## Given material
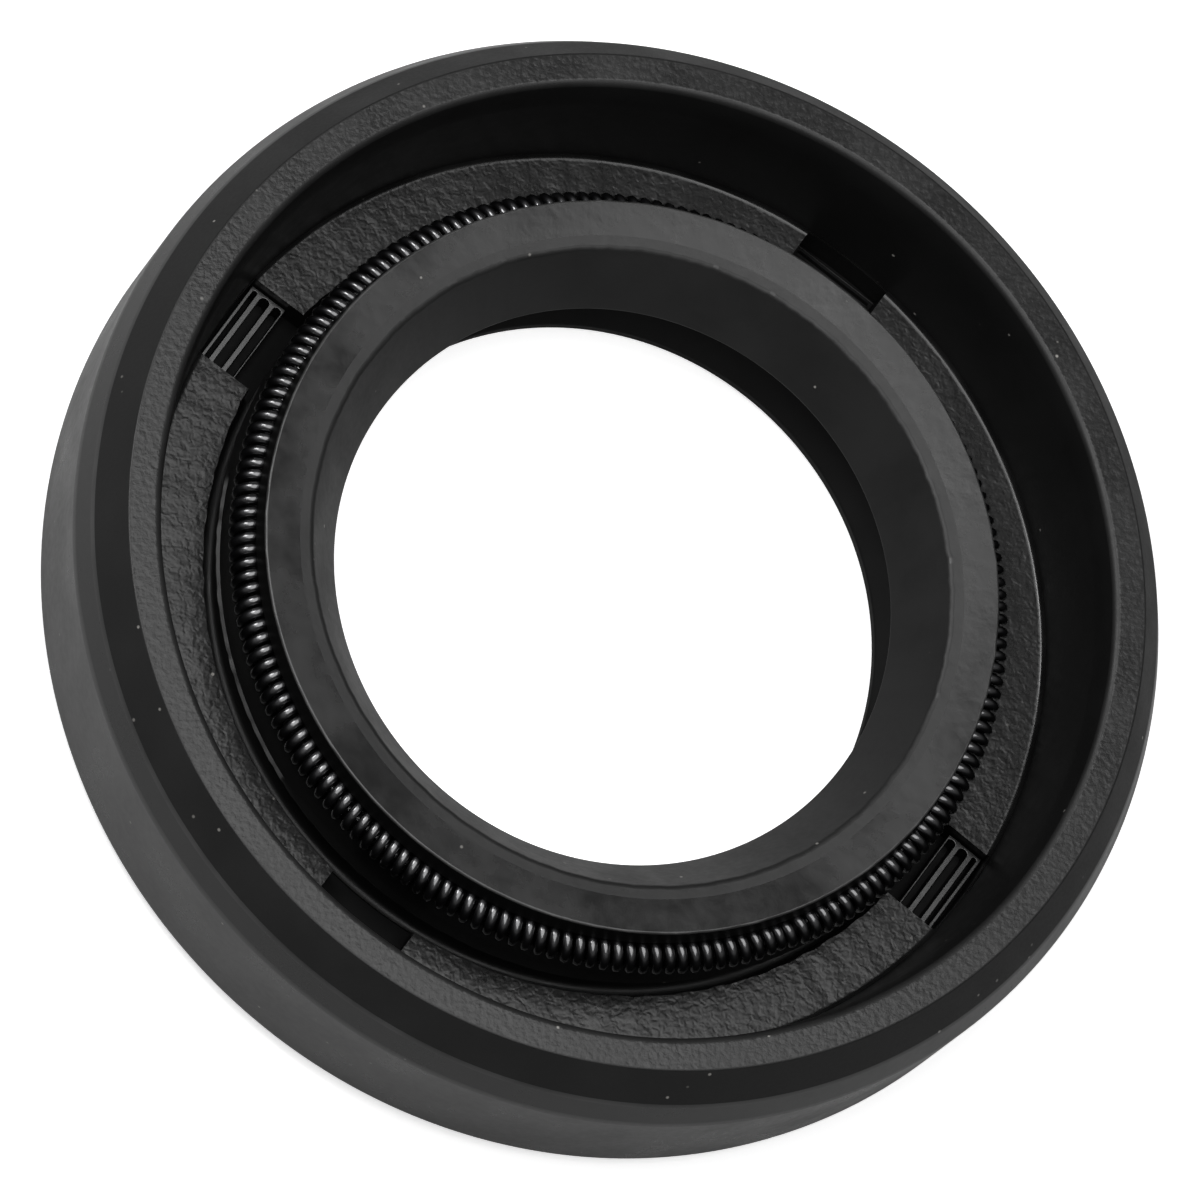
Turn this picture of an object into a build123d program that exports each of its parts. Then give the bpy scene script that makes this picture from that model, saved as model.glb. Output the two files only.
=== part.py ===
from build123d import *
from math import atan2, cos, degrees, radians, sin
import os

# Radial shaft seal for a 19 mm shaft in a 35 mm housing bore, 7 mm wide, with a dust lip.
# The seal lies on its back face with its axis on Z. The spring side faces up.
# Every piece but the spring and the notches is turned: a section in the XZ plane, X being the
# distance from the axis, goes once around Z.

# ---------- driving dimensions, millimetres and degrees ----------

shaft_diameter = 19.0
housing_diameter = 35.0
width = 7.0

# rubber cover
back_chamfer_height = 0.7
back_chamfer_inset = 0.35
lead_in_drop = 2.05
shoulder_drop = 1.15
shoulder_inset = 0.36
rim_outer_inset = 1.2
rim_width = 0.7
rim_edge_width = 0.48
rim_edge_drop = 0.7
wall_draft = 0.49

# floor between the cover and the lip, and the valley beside the lip
floor_height = 2.3
valley_height = 1.35
valley_top_width = 0.99
valley_bottom_width = 0.4
valley_draft = 0.1

# support notches in the floor, each with slots down to the insert
notch_count = 4
notch_first_angle = 52.6
notch_width = 3.1
slot_count = 3
slot_fill = 0.62
slot_end_gap = 0.25
slot_side_margin = 0.6
slot_shift = 0.45

# garter spring
spring_turns = 188
spring_coil_diameter = 1.1
spring_offset = 3.08
spring_height = 4.7
turn_sides = 6
turn_depth = 0.13
groove_play = 0.02
groove_first_angle = 104.0
groove_last_angle = 290.0

# sealing lip
lip_interference = 0.5
lip_height = 3.81
oil_slope_width = 1.26
nose_height = 6.08
nose_slope = 0.17
nose_width = 1.54
groove_ridge_overhang = 0.42
groove_ridge_height = 3.0
air_slope_width = 1.55
air_slope_height = 1.9
neck_thickness = 1.2
neck_height = 2.25

# dust lip
dust_lip_clearance = 0.1
dust_lip_height = 0.26
dust_lip_land = 0.3
dust_lip_reach = 0.85
dust_root_height = 1.35
dust_back_reach = 0.5

# steel insert
insert_thickness = 0.8
insert_cover = 0.75
insert_back_cover = 0.35
insert_front_cover = 1.4
insert_corner = 0.7
insert_neck_gap = 0.6

# ---------- values that follow ----------

housing_radius = housing_diameter / 2
rim_outer_radius = housing_radius - rim_outer_inset
rim_inner_radius = rim_outer_radius - rim_width
wall_top_radius = rim_inner_radius - rim_edge_width

lip_radius = shaft_diameter / 2 - lip_interference
nose_inner_radius = lip_radius + oil_slope_width
nose_outer_radius = nose_inner_radius + nose_width
neck_inner_radius = lip_radius + air_slope_width
neck_outer_radius = neck_inner_radius + neck_thickness

dust_lip_radius = shaft_diameter / 2 + dust_lip_clearance
dust_root_radius = dust_lip_radius + dust_lip_reach
dust_back_radius = dust_lip_radius + dust_back_reach

spring_ring_radius = lip_radius + spring_offset
coil_radius = spring_coil_diameter / 2
turn_angle = 360 / spring_turns
turn_pitch = spring_ring_radius * radians(turn_angle)
turn_taper = degrees(atan2(turn_depth, turn_pitch / 2))
turn_reach = 0.7 * turn_pitch
groove_radius = coil_radius + groove_play
groove_centre_radius = spring_ring_radius + groove_play
groove_ridge_radius = spring_ring_radius + groove_ridge_overhang

floor_outer_radius = wall_top_radius - wall_draft
floor_inner_radius = neck_outer_radius + valley_top_width
floor_width = floor_outer_radius - floor_inner_radius
valley_outer_radius = floor_inner_radius - valley_draft
valley_inner_radius = valley_outer_radius - valley_bottom_width
slot_pitch = floor_width / (slot_count + 2 * slot_side_margin)
slot_middle_radius = (floor_outer_radius + floor_inner_radius) / 2 + slot_shift * slot_pitch

insert_outer_radius = housing_radius - insert_cover
insert_inner_radius = insert_outer_radius - insert_thickness
insert_hole_radius = neck_outer_radius + insert_neck_gap
insert_floor_height = insert_back_cover + insert_thickness
insert_height = width - insert_front_cover


def groove_point(angle):
    """Point of the spring groove's round bottom, at an angle about the middle of the wire coil."""
    return (
        groove_centre_radius + groove_radius * cos(radians(angle)),
        spring_height + groove_radius * sin(radians(angle)),
    )


# ---------- steel insert: cylindrical leg and flange, pressed in one piece ----------

with BuildPart() as steel_insert:
    with BuildSketch(Plane.XZ) as insert_section:
        with BuildLine():
            Polyline(
                (insert_hole_radius, insert_back_cover),
                (insert_outer_radius, insert_back_cover),
                (insert_outer_radius, insert_height),
                (insert_inner_radius, insert_height),
                (insert_inner_radius, insert_floor_height),
                (insert_hole_radius, insert_floor_height),
                close=True,
            )
        make_face()
        bend = (insert_outer_radius, insert_back_cover)
        chamfer(insert_section.vertices().sort_by_distance(bend)[0], length=insert_corner)
    revolve(axis=Axis.Z)

steel_insert.part.label = "steel_insert"

# ---------- rubber moulding: cover, sealing lip and dust lip in one ----------

with BuildPart() as rubber_moulding:
    with BuildSketch(Plane.XZ) as moulding_section:
        with BuildLine():
            # dust lip, back face, cover, floor and valley, up to the back of the spring groove
            Polyline(
                (dust_root_radius, dust_root_height),
                (dust_lip_radius, dust_lip_height + dust_lip_land),
                (dust_lip_radius, dust_lip_height),
                (dust_back_radius, 0),
                (housing_radius - back_chamfer_inset, 0),
                (housing_radius, back_chamfer_height),
                (housing_radius, width - lead_in_drop),
                (housing_radius - shoulder_inset, width - shoulder_drop),
                (rim_outer_radius, width),
                (rim_inner_radius, width),
                (wall_top_radius, width - rim_edge_drop),
                (floor_outer_radius, floor_height),
                (floor_inner_radius, floor_height),
                (valley_outer_radius, valley_height),
                (valley_inner_radius, valley_height),
                (neck_outer_radius, neck_height),
                (groove_ridge_radius, groove_ridge_height),
                groove_point(groove_last_angle),
            )
            # spring groove
            ThreePointArc(
                groove_point(groove_last_angle),
                groove_point((groove_first_angle + groove_last_angle) / 2),
                groove_point(groove_first_angle),
            )
            # nose, oil side and air side of the sealing lip
            Polyline(
                groove_point(groove_first_angle),
                (nose_outer_radius, nose_height),
                (nose_inner_radius, nose_height - nose_slope),
                (lip_radius, lip_height),
                (neck_inner_radius, air_slope_height),
                (dust_root_radius, dust_root_height),
            )
        make_face()
    revolve(axis=Axis.Z)

    # support notches, from the cavity wall to the valley
    with BuildSketch(Plane.XY.offset(valley_height)):
        with PolarLocations(floor_inner_radius, notch_count, start_angle=notch_first_angle):
            Rectangle(4 * floor_width, notch_width)
        Circle(floor_outer_radius, mode=Mode.INTERSECT)
        Circle(valley_outer_radius, mode=Mode.SUBTRACT)
    extrude(amount=floor_height - valley_height, mode=Mode.SUBTRACT)

    # slots in the notch floors, where the mould held the insert
    with BuildSketch(Plane.XY.offset(insert_floor_height)):
        with PolarLocations(slot_middle_radius, notch_count, start_angle=notch_first_angle):
            with GridLocations(slot_pitch, 0, slot_count, 1):
                SlotOverall(notch_width - 2 * slot_end_gap, slot_fill * slot_pitch, rotation=90)
    extrude(amount=valley_height - insert_floor_height, mode=Mode.SUBTRACT)

    # room for the insert
    add(steel_insert.part, mode=Mode.SUBTRACT)

rubber_moulding.part.label = "rubber_moulding"

# ---------- garter spring: a close-wound coil joined end to end ----------

# One turn narrows both ways from its crest, and ends on the two planes that it shares with the
# turns beside it.
with BuildPart() as spring_turn:
    with BuildSketch(Plane.XZ):
        with Locations((spring_ring_radius, spring_height)):
            RegularPolygon(coil_radius, turn_sides)
    extrude(amount=turn_reach)
    draft(
        spring_turn.faces().sort_by(Axis.Y)[1:-1],
        neutral_plane=Plane.XZ,
        angle=turn_taper,
    )
    mirror(about=Plane.XZ)
    split(bisect_by=Plane.XZ.rotated((0, 0, turn_angle / 2)), keep=Keep.TOP)
    split(bisect_by=Plane.XZ.rotated((0, 0, -turn_angle / 2)), keep=Keep.BOTTOM)

with BuildPart() as garter_spring:
    with PolarLocations(0, spring_turns):
        add(spring_turn.part)

garter_spring.part.label = "garter_spring"

os.makedirs("parts", exist_ok=True)
export_step(rubber_moulding.part, "parts/rubber_moulding.step")
export_step(steel_insert.part, "parts/steel_insert.step")
export_step(garter_spring.part, "parts/garter_spring.step")
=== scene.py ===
"""Radial shaft seal, 19 x 35 x 7 mm, dressed over its CAD frame and set on a white floor.

The seal is three pieces. A black nitrile rubber moulding is the press-in cover, the cavity floor and
the sealing lip in one. A garter spring lies in the groove round the lip. A pressed steel insert is
bonded inside the rubber and shows only at the bottom of the slots in the four notches.

All sizes in the classes are millimetres. One helper, mm(), turns them to Blender's metres.
"""

import logging
import math
import random
from collections.abc import Callable
from dataclasses import dataclass, field
from enum import Enum

import bmesh
import bpy
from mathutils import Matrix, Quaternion, Vector

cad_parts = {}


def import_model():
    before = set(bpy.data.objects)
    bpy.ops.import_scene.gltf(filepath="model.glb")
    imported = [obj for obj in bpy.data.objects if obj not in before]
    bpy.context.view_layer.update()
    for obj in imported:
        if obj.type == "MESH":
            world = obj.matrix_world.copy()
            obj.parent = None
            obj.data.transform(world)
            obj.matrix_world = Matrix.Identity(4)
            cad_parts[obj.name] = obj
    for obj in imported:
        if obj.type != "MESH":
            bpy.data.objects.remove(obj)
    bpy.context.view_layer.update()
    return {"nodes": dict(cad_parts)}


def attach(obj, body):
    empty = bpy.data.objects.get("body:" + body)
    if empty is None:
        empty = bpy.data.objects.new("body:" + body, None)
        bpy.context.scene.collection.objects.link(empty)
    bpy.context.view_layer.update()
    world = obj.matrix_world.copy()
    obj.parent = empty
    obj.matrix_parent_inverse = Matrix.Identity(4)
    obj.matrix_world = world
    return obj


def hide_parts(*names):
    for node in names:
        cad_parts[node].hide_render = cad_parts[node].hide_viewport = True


log = logging.getLogger("shaft_seal")

MM = 0.001
BODY = "root"

Corner = tuple[float, float]
Place = tuple[float, float, float]
Shift = Callable[[float], tuple[float, float]]


def mm(*values: float) -> tuple[float, ...]:
    """Turns millimetres to metres.

    Args:
        values: Lengths in millimetres.

    Returns:
        The same lengths in metres.
    """
    return tuple(v * MM for v in values)


def linear(code: str) -> tuple[float, float, float, float]:
    """Turns an sRGB hex colour to the linear values that a shader takes.

    Args:
        code: A colour such as "#1C1C1D".

    Returns:
        Linear red, green, blue and an alpha of 1.
    """
    channels = [int(code[i : i + 2], 16) / 255 for i in (1, 3, 5)]
    low = [c / 12.92 if c <= 0.04045 else ((c + 0.055) / 1.055) ** 2.4 for c in channels]
    return (low[0], low[1], low[2], 1.0)


# ---------------------------------------------------------------- node trees

SHADER = "Principled BSDF"
SMOOTH = {"interpolation_type": "SMOOTHSTEP"}


class Tree:
    """The node tree of a material or of the world, built one node at a time."""

    def __init__(self, owner: bpy.types.Material | bpy.types.World) -> None:
        """Opens a node tree.

        Args:
            owner: The material or world that the nodes belong to.
        """
        owner.use_nodes = True
        self.nodes = owner.node_tree.nodes
        self.links = owner.node_tree.links

    def feed(self, node: bpy.types.Node, inputs: dict[int | str, object]) -> None:
        """Links or sets a node's inputs.

        Args:
            node: The node.
            inputs: A value or an output socket for each input, by name or number.
        """
        for key, value in inputs.items():
            if isinstance(value, bpy.types.NodeSocket):
                self.links.new(value, node.inputs[key])
            else:
                node.inputs[key].default_value = value

    def add(
        self, kind: str, inputs: dict | tuple = (), out: int | str = 0, **settings: object
    ) -> bpy.types.NodeSocket:
        """Adds a node with its settings and links.

        Args:
            kind: Blender's name for the kind of node, without "ShaderNode".
            inputs: A value or an output socket for each input, by name, or in a tuple in order.
            out: The output that is wanted.
            settings: The node's own properties.

        Returns:
            The output socket.
        """
        node = self.nodes.new("ShaderNode" + kind)
        for key, value in settings.items():
            setattr(node, key, value)
        self.feed(node, inputs if isinstance(inputs, dict) else dict(enumerate(inputs)))
        return node.outputs[out]


def repeats(size: float) -> float:
    """Gives the scale at which one patch of a texture has a stated size.

    Args:
        size: Size of the patch in millimetres.

    Returns:
        The texture's scale on coordinates in metres.
    """
    return 1 / (size * MM)


# ---------------------------------------------------------------- rubber finishes

# Nitrile rubber's usual IOR, and the patches that a mould leaves. A patch is the stretch of the
# noise's values in which a change sets in.
RUBBER_IOR = 1.52
CLOUD_SIZE, CLOUD_DETAIL = 2.4, 4.0
GRAIN_DETAIL = 3.0
BLOOM_PATCH = (0.35, 0.75)
GLOSS_PATCH = (0.3, 0.7)
GRAIN_PATCH, GRAIN_ROUGHNESS = (0.25, 0.75), (-0.02, 0.03)
PIT_PATCH, PIT_BLOOM = (0.45, 0.7), 0.5
PEBBLE_PATCH, PEBBLE_DEPTH = (0.3, 0.65), (1.6, 2.8)
PEBBLE_DETAIL, PEBBLE_TWIST = 1.0, 0.3

# Dust is drawn coarser than real dust, so that it shows.
DUST_COLOUR = "#8E8C88"
DUST_CELL, DUST_RADIUS, DUST_CORE = 0.6, 0.07, 0.4
DUST_SHARE = 0.3


class Grain(Enum):
    """What a mould or a trimming knife left on a surface."""

    FINE = "fine"
    PEBBLED = "pebbled"
    PITTED = "pitted"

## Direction
Exactly repeat the lines from the line with "# One turn narrows" to the line with "from mathutils import", including both, and output nothing else.

## Worked solution
# One turn narrows both ways from its crest, and ends on the two planes that it shares with the
# turns beside it.
with BuildPart() as spring_turn:
    with BuildSketch(Plane.XZ):
        with Locations((spring_ring_radius, spring_height)):
            RegularPolygon(coil_radius, turn_sides)
    extrude(amount=turn_reach)
    draft(
        spring_turn.faces().sort_by(Axis.Y)[1:-1],
        neutral_plane=Plane.XZ,
        angle=turn_taper,
    )
    mirror(about=Plane.XZ)
    split(bisect_by=Plane.XZ.rotated((0, 0, turn_angle / 2)), keep=Keep.TOP)
    split(bisect_by=Plane.XZ.rotated((0, 0, -turn_angle / 2)), keep=Keep.BOTTOM)

with BuildPart() as garter_spring:
    with PolarLocations(0, spring_turns):
        add(spring_turn.part)

garter_spring.part.label = "garter_spring"

os.makedirs("parts", exist_ok=True)
export_step(rubber_moulding.part, "parts/rubber_moulding.step")
export_step(steel_insert.part, "parts/steel_insert.step")
export_step(garter_spring.part, "parts/garter_spring.step")
=== scene.py ===
"""Radial shaft seal, 19 x 35 x 7 mm, dressed over its CAD frame and set on a white floor.

The seal is three pieces. A black nitrile rubber moulding is the press-in cover, the cavity floor and
the sealing lip in one. A garter spring lies in the groove round the lip. A pressed steel insert is
bonded inside the rubber and shows only at the bottom of the slots in the four notches.

All sizes in the classes are millimetres. One helper, mm(), turns them to Blender's metres.
"""

import logging
import math
import random
from collections.abc import Callable
from dataclasses import dataclass, field
from enum import Enum

import bmesh
import bpy
from mathutils import Matrix, Quaternion, Vector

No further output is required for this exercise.